Frankly, my mind is still grasping a straws, trying to find some framework or reference point to deal with all of this, but it has been a predictable mess. Numb nothingness interrupted by inconvenient tears and frightening sobs. We will not have any answers quickly. We must wait.
Wait to find out if one of my heroes in life is going to pull through or not.
My uncle Jeff has always been the man I look to as I try to understand this geeky, creative, technical, poetic, linear mash-up that I am. I spent a lot of years beating myself up for being too creative, or too technical, or for having such a crazy “career path”. I thought my life looked insane; void of meaning. But my uncle’s life is a shining beacon of what being a renaissance man can mean. He loves “classic bad sci-fi” and taught me that, sometimes, you can find “funny & enjoyable” just on the other side of “God awful”. My uncle taught me that the best thing to do when you have made big cups of awful tasting pudding is to shoot them with a pellet gun. I learned to be fascinated enough to want to know how a thing works from him. He’s taught me about beer and bread baking. He’s had a wackier career path than I have.
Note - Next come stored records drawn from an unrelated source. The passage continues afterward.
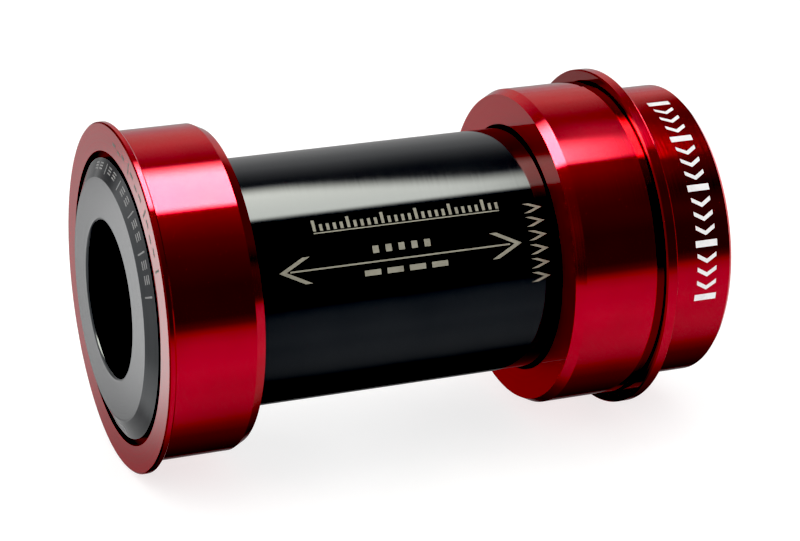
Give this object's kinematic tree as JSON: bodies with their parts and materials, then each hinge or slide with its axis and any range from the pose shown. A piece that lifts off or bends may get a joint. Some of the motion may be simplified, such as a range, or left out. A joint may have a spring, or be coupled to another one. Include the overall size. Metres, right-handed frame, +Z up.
{
  "type": "bottom bracket",
  "caption": "Press-fit bicycle bottom bracket: two flanged bearing cups joined by a telescoping centre sleeve, with dust covers and spinning inner rings.",
  "frame": {"origin": "on the spindle axis, halfway between the outer faces of the two dust covers, with the sleeve fully home", "axes": "+X along the spindle axis towards the drive side (the cup with the outboard barrel), +Z up"},
  "size_m": [0.087, 0.0492, 0.0493],
  "materials": {
    "red_anodised": "bright red anodised, fine turned texture",
    "black_sleeve": "glossy black anodised with pale laser marks",
    "black_cover": "satin black anodised",
    "bearing_steel": "ground bearing steel",
    "ball_steel": "polished",
    "cage_polymer": "moulded",
    "seal_rubber": "matt"
  },
  "bodies": {
    "right_cup_body": {"right_cup": "red_anodised", "right_outer_race": "bearing_steel", "right_outboard_seal": "seal_rubber", "right_inboard_seal": "seal_rubber", "right_sleeve_o_ring": "seal_rubber"},
    "sleeve": {"centre_sleeve": "black_sleeve"},
    "left_cup_body": {"left_cup": "red_anodised", "left_outer_race": "bearing_steel", "left_outboard_seal": "seal_rubber", "left_inboard_seal": "seal_rubber", "left_sleeve_o_ring": "seal_rubber"},
    "left_inner_ring": {"left_inner_race": "bearing_steel", "left_cover": "black_cover", "left_cover_lip": "seal_rubber"},
    "left_ball_train": {"left_balls": "ball_steel", "left_cage": "cage_polymer"},
    "right_inner_ring": {"right_inner_race": "bearing_steel", "right_cover": "black_cover", "right_cover_lip": "seal_rubber"},
    "right_ball_train": {"right_balls": "ball_steel", "right_cage": "cage_polymer"}
  },
  "joints": [
    {"name": "sleeve_slide", "type": "slide", "parent": "right_cup_body", "child": "sleeve", "axis": [-1, 0, 0], "range_m": [0, 0.0158]},
    {"name": "left_cup_slide", "type": "slide", "parent": "sleeve", "child": "left_cup_body", "axis": [-1, 0, 0], "range_m": [0, 0.0047]},
    {"name": "left_bearing_spin", "type": "hinge", "parent": "left_cup_body", "child": "left_inner_ring", "pos_m": [-0.03835, 0, 0], "axis": [1, 0, 0], "continuous": true},
    {"name": "left_cage_spin", "type": "hinge", "parent": "left_cup_body", "child": "left_ball_train", "pos_m": [-0.03835, 0, 0], "axis": [1, 0, 0], "continuous": true},
    {"name": "right_bearing_spin", "type": "hinge", "parent": "right_cup_body", "child": "right_inner_ring", "pos_m": [0.03835, 0, 0], "axis": [1, 0, 0], "continuous": true},
    {"name": "right_cage_spin", "type": "hinge", "parent": "right_cup_body", "child": "right_ball_train", "pos_m": [0.03835, 0, 0], "axis": [1, 0, 0], "continuous": true}
  ],
  "couplings": [
    {"joint": "left_cage_spin", "follows": "left_bearing_spin", "ratio": 0.44355},
    {"joint": "right_cage_spin", "follows": "right_bearing_spin", "ratio": 0.44355}
  ]
}
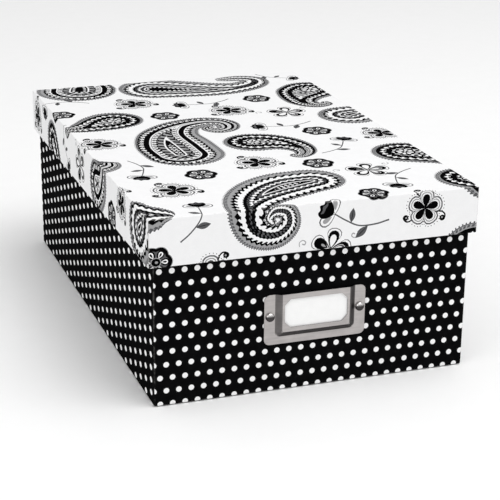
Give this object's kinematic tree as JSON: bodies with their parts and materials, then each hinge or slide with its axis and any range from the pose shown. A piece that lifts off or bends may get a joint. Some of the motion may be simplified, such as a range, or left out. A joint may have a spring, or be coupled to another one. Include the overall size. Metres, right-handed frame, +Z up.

In many ways, I have learned how to be me by watching how Jeff is Jeff.
And I am terrified that my family may lose him.
Maybe that is all I need to stay up this late to say: I am afraid I may be losing one of my guiding stars. I am afraid that I will be the only one like me, in my family, for a long while. I am afraid of the awkward silences that have always been filled with his antics and shop-talk.
Truly, I am just afraid to lose someone I love.
I’ve been running from this all night. Trying to keep these tears at bay and these fears hidden. And I knew, given the chance, my heart would not stay silent once my brain was no longer entertained. So now I’ve had my catharsis, my “good” cry. I remember that I am not the only one impacted, and think of my Aunt, my Father, my Grandmother. And after a whispered prayer I think I might be able to get some rest if I close my eyes soon. The fear is still here though, inviting me to wash dishes and fold laundry. To do anything but go to bed. But my heart longs for rest, for the comfort of a shared bed, I should go to bed. And I, afraid to sleep, will try.